Curcumin and Myeloma
Myeloma is an aggregation of dysfunctional plasma cells, otherwise known as cancer. The vast majority of plasma cells exist in the bone marrow, with myeloma usually affecting the hips, spine, and skull. Multiple myeloma refers to the occurrence of the cancer at more than one site in the body. Consequences of myeloma include immune system dysfunction, primarily the overproduction of antibodies, and problems stemming from tumor formations in the body.
Myeloma is a rare form of cancer amounting to only 1% of the cancers diagnosed every year. The risk of being diagnosed with myeloma is higher for older individuals and members of the black population.

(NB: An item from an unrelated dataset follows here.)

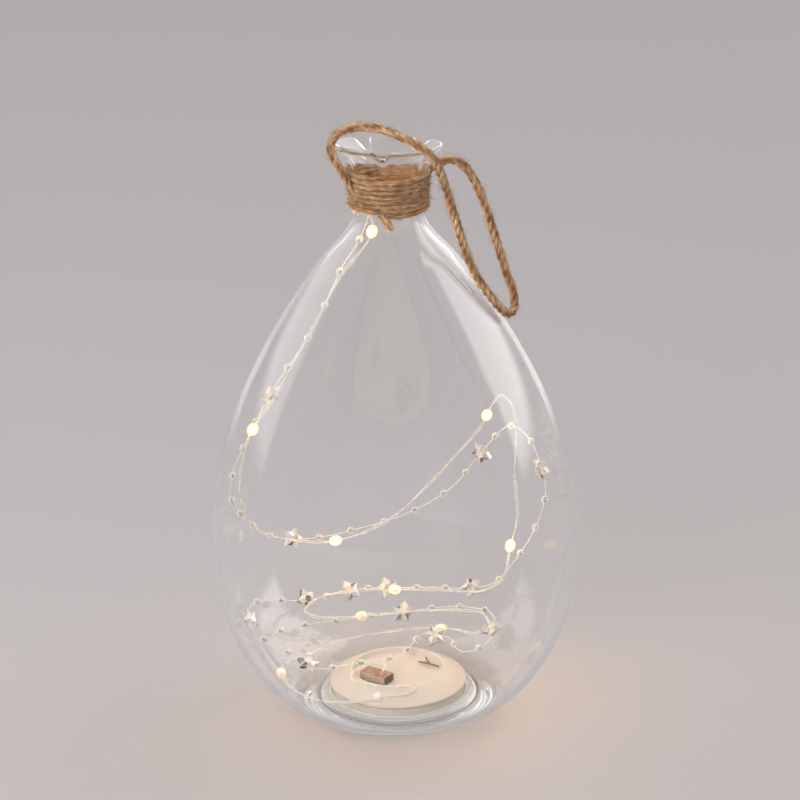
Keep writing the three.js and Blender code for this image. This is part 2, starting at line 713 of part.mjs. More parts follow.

Curcumin and Myeloma in the Laboratory
Curcumin and myeloma have a unique relationship, discovered in the laboratory time and again.
In 2003 the Journal of Immunology published the findings of researchers from the M.D. Anderson Cancer Center’s study on Curcumin. Curcumin was effective in killing, decreasing or preventing the multiplication of myeloma cells. Curcumin also exhibited the ability to increase the effects of more mainstream approaches, i.e., the use of drugs.
In 2009 a study published in Molecular Cancer Therapeutics conducted by the same researchers at the M. D. Anderson Cancer Center, concluded Curcumin impeded the growth of multiple myeloma cells. The cells did not respond to numerous drugs including dexamethasone, an anti-inflammatory, doxorubicin, an anthracycline antibiotic used in chemotherapy, or melphalan, a drug used to treat multiple myeloma by blocking cancer cell progression.
Researchers from Bulgaria published their findings on Curcumin and myeloma from the study Antineoplastic and anticlastogenic properties of curcumin in the Annals of the New York Academy of Sciences journal in January 2007. The data shows Curcumin exerts anti-tumor activity by inhibiting gene expression and eradicating cancer-causing free radicals.
Clinical Trial with Curcumin and Myeloma
An M. D. Anderson clinical trial explored Curcumin’s effects on two different pathways responsible for the growth of tumor cells and their metastasization. Two groups suffering from multiple myeloma participated in the trial with the first group taking Curcumin in isolation while the other group took Curcumin plus Bioperine, a black pepper extract. Results of the study found that Curcumin decreased the growth and spread of myeloma cells. No side effects of any consequence were experienced by the participants.
Curcumin and myeloma are a combination which will continue to be explored in the fight against different types of cancer, including myeloma and multiple myeloma.